**Challenge:**
Set down each record exactly as written.

**Exercise data:**
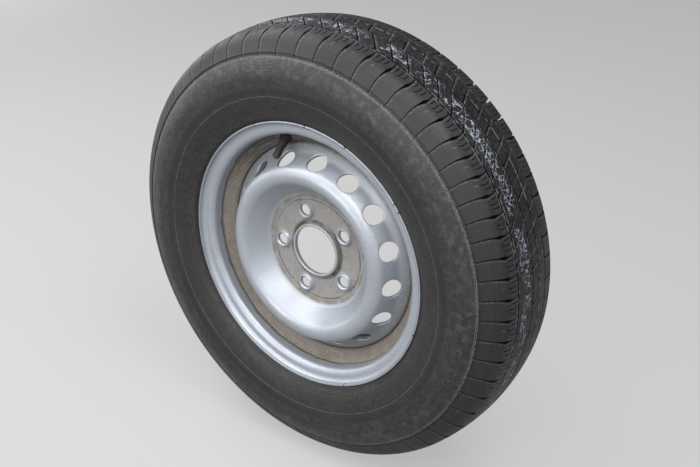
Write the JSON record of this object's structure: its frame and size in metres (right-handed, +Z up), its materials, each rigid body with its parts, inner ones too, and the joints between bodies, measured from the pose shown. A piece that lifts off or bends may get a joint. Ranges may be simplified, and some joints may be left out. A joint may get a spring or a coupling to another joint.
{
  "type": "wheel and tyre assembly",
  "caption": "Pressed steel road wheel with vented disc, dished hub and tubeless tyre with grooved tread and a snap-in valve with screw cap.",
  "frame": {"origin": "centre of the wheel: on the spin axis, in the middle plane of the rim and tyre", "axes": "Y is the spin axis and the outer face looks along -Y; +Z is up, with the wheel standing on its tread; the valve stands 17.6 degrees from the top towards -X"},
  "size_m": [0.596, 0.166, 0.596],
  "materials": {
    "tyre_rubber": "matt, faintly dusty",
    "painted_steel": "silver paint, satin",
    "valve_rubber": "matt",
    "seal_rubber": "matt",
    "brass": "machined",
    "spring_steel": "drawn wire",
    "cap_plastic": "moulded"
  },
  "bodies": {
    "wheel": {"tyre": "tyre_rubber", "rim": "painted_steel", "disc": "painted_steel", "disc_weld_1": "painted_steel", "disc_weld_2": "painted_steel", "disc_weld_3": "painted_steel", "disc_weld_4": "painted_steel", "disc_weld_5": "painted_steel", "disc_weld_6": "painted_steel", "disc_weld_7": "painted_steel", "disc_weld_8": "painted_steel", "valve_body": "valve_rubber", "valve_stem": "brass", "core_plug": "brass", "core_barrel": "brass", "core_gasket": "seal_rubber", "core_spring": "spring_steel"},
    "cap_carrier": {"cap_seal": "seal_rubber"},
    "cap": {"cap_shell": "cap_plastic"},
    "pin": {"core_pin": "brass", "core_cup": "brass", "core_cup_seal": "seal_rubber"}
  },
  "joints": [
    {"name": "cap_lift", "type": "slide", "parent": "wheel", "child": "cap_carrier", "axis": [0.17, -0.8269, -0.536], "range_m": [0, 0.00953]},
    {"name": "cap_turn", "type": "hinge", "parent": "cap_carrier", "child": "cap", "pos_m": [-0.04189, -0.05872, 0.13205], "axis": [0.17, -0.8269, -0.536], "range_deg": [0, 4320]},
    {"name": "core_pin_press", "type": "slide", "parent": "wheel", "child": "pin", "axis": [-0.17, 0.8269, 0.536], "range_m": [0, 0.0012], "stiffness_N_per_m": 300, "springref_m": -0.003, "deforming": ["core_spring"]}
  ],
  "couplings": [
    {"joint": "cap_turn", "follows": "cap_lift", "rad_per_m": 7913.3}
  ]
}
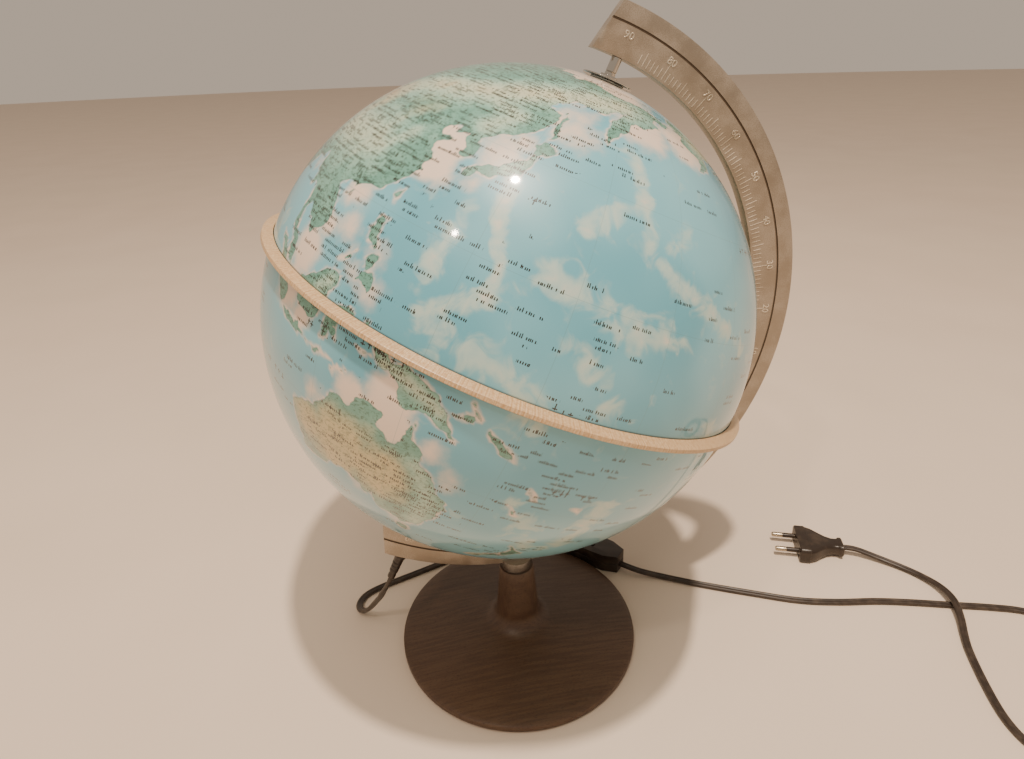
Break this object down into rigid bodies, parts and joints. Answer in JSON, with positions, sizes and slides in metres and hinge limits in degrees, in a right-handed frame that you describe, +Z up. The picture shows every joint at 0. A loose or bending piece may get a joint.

**Exercise answer:**
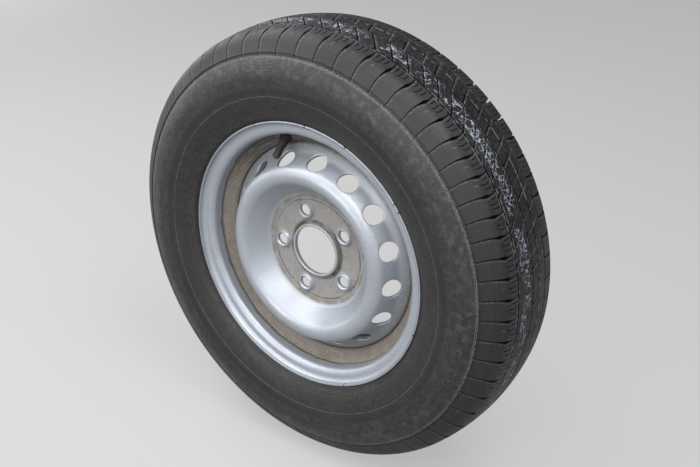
Write the JSON record of this object's structure: its frame and size in metres (right-handed, +Z up), its materials, each rigid body with its parts, inner ones too, and the joints between bodies, measured from the pose shown. A piece that lifts off or bends may get a joint. Ranges may be simplified, and some joints may be left out. A joint may get a spring or a coupling to another joint.
{
  "type": "wheel and tyre assembly",
  "caption": "Pressed steel road wheel with vented disc, dished hub and tubeless tyre with grooved tread and a snap-in valve with screw cap.",
  "frame": {"origin": "centre of the wheel: on the spin axis, in the middle plane of the rim and tyre", "axes": "Y is the spin axis and the outer face looks along -Y; +Z is up, with the wheel standing on its tread; the valve stands 17.6 degrees from the top towards -X"},
  "size_m": [0.596, 0.166, 0.596],
  "materials": {
    "tyre_rubber": "matt, faintly dusty",
    "painted_steel": "silver paint, satin",
    "valve_rubber": "matt",
    "seal_rubber": "matt",
    "brass": "machined",
    "spring_steel": "drawn wire",
    "cap_plastic": "moulded"
  },
  "bodies": {
    "wheel": {"tyre": "tyre_rubber", "rim": "painted_steel", "disc": "painted_steel", "disc_weld_1": "painted_steel", "disc_weld_2": "painted_steel", "disc_weld_3": "painted_steel", "disc_weld_4": "painted_steel", "disc_weld_5": "painted_steel", "disc_weld_6": "painted_steel", "disc_weld_7": "painted_steel", "disc_weld_8": "painted_steel", "valve_body": "valve_rubber", "valve_stem": "brass", "core_plug": "brass", "core_barrel": "brass", "core_gasket": "seal_rubber", "core_spring": "spring_steel"},
    "cap_carrier": {"cap_seal": "seal_rubber"},
    "cap": {"cap_shell": "cap_plastic"},
    "pin": {"core_pin": "brass", "core_cup": "brass", "core_cup_seal": "seal_rubber"}
  },
  "joints": [
    {"name": "cap_lift", "type": "slide", "parent": "wheel", "child": "cap_carrier", "axis": [0.17, -0.8269, -0.536], "range_m": [0, 0.00953]},
    {"name": "cap_turn", "type": "hinge", "parent": "cap_carrier", "child": "cap", "pos_m": [-0.04189, -0.05872, 0.13205], "axis": [0.17, -0.8269, -0.536], "range_deg": [0, 4320]},
    {"name": "core_pin_press", "type": "slide", "parent": "wheel", "child": "pin", "axis": [-0.17, 0.8269, 0.536], "range_m": [0, 0.0012], "stiffness_N_per_m": 300, "springref_m": -0.003, "deforming": ["core_spring"]}
  ],
  "couplings": [
    {"joint": "cap_turn", "follows": "cap_lift", "rad_per_m": 7913.3}
  ]
}
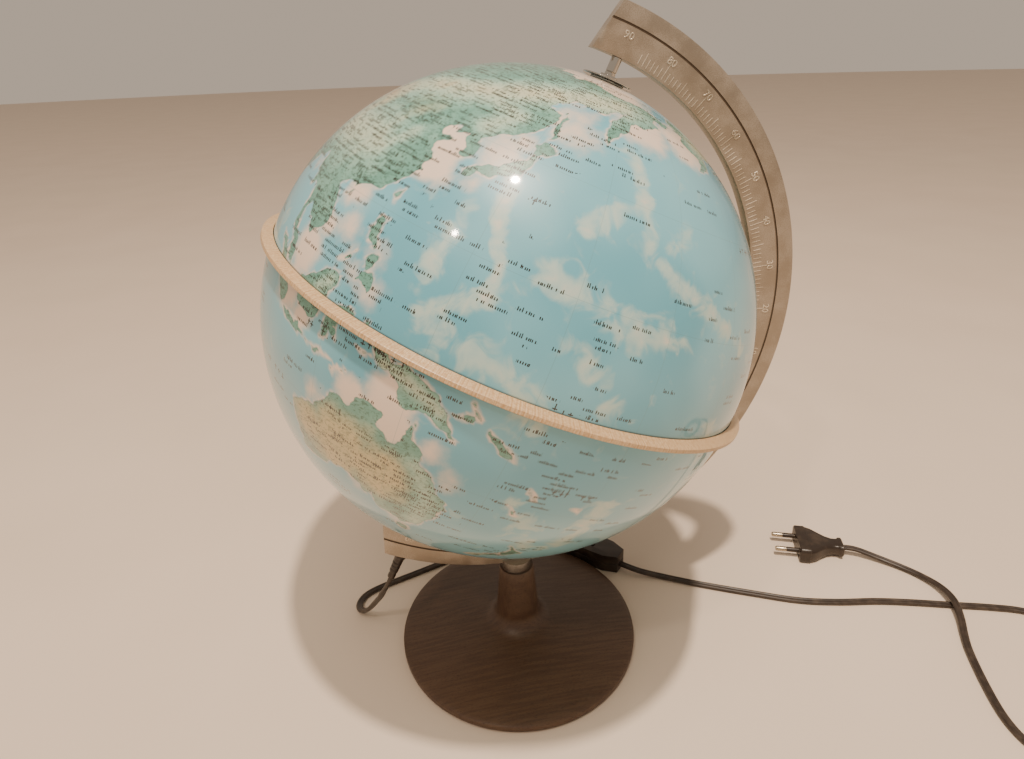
Break this object down into rigid bodies, parts and joints. Answer in JSON, with positions, sizes and slides in metres and hinge limits in degrees, in a right-handed frame that you describe, +Z up. The picture shows every joint at 0. A loose or bending piece may get a joint.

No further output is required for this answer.